Human tracing important before app, says Matt Hancock
The NHS contact tracing app is not part of the new Test and Trace system at launch because human contact tracing measures need to be introduced first, Health Secretary Matt Hancock has said.
NHS Test and Trace – seen as key to easing the lockdown restrictions – is being rolled out across England on Thursday with the help of 25,000 contact tracers.
The UK’s contact tracing app has been trialled on the Isle of Wight for several weeks but a national roll-out remains delayed.
Speaking on Sky News, Mr Hancock said the app trial had found being contacted first by a human tracer was more effective at “getting people used to the idea” of being told they need to isolate for 14 days because they had been in contact with someone who has coronavirus.
The system works by asking those who test positive for Covid-19 to share details of recent and close contacts, who are then notified and can be asked to self-isolate depending on when they last had contact with the infected person.

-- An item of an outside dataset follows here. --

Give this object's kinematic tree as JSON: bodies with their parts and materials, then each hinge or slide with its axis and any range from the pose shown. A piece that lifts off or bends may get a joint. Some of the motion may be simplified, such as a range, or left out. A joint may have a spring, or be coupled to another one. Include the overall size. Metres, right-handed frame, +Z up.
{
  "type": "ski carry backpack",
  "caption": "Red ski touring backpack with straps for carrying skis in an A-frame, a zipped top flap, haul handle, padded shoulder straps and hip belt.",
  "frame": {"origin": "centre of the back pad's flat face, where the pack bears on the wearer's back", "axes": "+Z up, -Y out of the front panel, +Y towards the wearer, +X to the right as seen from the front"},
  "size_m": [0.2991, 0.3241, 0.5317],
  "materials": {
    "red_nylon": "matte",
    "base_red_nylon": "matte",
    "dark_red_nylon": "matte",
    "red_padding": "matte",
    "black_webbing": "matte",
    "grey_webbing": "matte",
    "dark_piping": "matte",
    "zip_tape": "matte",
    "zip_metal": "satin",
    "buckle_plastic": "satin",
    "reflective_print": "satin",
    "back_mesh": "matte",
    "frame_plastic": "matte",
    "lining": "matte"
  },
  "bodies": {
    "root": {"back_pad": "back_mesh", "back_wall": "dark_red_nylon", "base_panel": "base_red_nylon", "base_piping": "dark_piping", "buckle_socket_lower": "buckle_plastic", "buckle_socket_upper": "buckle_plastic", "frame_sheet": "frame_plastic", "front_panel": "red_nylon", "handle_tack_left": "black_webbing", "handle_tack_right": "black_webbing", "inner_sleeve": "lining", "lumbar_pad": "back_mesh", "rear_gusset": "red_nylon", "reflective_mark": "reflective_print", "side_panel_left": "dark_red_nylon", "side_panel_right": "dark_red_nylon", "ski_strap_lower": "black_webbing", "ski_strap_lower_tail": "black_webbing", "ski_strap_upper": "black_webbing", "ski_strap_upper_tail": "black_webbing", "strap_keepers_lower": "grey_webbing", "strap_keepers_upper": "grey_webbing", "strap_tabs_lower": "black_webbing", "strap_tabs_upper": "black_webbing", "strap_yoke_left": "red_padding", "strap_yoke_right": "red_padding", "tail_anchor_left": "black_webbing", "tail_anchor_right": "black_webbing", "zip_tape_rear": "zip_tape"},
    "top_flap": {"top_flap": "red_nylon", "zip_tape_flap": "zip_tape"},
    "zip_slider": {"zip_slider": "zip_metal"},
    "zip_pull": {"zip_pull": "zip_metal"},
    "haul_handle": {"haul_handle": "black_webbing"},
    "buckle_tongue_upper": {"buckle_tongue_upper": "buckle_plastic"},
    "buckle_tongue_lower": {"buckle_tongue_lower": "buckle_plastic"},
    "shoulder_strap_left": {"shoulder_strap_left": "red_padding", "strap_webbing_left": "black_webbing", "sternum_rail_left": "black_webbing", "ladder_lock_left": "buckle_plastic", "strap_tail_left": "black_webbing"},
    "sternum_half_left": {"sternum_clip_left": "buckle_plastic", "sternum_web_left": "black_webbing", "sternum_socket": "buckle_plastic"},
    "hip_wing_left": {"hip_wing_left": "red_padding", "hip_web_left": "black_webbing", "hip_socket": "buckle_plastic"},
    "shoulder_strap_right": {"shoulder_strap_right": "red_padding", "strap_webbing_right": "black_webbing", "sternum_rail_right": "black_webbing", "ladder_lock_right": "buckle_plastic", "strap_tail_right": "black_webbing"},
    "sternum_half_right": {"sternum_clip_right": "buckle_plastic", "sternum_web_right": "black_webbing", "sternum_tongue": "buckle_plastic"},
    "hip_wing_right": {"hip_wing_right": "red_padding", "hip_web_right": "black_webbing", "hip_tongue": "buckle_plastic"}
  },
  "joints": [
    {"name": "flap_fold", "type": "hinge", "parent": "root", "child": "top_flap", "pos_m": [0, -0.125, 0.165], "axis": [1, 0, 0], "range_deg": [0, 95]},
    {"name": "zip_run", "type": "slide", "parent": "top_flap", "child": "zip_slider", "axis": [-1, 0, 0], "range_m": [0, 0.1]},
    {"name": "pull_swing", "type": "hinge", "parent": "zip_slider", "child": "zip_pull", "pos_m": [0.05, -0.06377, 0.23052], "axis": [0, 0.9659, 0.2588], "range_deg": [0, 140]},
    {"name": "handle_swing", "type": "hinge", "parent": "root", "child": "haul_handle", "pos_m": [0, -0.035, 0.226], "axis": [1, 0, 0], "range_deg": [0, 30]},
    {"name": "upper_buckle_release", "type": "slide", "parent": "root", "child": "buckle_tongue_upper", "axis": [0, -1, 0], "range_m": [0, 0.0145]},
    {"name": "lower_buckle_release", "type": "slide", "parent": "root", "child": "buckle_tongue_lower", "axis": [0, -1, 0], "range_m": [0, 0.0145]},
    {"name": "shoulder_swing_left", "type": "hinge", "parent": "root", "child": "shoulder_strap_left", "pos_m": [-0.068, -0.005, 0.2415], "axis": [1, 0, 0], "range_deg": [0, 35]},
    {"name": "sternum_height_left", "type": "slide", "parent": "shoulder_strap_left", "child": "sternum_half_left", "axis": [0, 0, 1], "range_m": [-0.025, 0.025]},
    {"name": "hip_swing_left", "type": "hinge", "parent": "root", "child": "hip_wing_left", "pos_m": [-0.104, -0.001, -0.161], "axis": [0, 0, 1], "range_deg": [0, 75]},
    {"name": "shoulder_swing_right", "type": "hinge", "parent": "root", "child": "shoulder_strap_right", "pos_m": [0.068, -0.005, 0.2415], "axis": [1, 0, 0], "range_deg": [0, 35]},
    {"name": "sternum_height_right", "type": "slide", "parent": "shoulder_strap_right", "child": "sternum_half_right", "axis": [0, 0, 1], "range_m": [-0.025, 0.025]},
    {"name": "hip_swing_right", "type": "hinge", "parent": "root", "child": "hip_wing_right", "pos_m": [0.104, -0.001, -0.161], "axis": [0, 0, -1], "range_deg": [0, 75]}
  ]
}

Mr Hancock said: “The pilot on the Isle of Wight showed that the best thing to do was to introduce the human contact tracing, and then build on that once people have got used to the idea that when the NHS Test and Trace system get in contact you’ve got to do quite a big thing, which is to isolate for two weeks.”
The Health Secretary said the app, which uses Bluetooth signals to detect when users come into close contact with one another, will be useful later on because it could help with broader tracing.

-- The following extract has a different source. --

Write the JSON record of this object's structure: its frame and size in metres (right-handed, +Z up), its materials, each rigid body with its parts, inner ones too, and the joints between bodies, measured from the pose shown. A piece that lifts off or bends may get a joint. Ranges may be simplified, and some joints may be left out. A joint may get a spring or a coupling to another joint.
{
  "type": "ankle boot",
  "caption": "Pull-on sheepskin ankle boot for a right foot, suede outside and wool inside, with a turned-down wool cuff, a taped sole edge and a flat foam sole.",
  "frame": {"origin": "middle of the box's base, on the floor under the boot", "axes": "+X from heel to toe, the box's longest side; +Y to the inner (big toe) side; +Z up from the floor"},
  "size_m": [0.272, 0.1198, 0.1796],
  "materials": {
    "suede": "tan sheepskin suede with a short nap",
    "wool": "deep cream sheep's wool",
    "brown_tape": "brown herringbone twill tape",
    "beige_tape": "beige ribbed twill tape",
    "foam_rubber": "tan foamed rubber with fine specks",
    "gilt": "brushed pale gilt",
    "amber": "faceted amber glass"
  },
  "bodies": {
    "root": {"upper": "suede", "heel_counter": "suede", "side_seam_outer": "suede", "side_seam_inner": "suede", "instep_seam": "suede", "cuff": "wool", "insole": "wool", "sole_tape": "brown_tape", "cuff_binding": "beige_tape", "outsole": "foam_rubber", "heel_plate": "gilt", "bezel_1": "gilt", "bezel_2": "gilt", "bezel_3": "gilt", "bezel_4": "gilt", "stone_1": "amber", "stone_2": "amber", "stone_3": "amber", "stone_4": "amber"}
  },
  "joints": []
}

“The app adds value to this system because it can help to find contacts who you simply wouldn’t be able to find any other way,” he said.
“So if you were on a bus, say, within two metres of somebody, you wouldn’t know who they were – you wouldn’t be able to contact them, but the app will help do that.”
He also repeated a message from Baroness Dido Harding, leading the Government’s test and trace programme, who said the app “puts the cherry on the cake, it isn’t the cake”.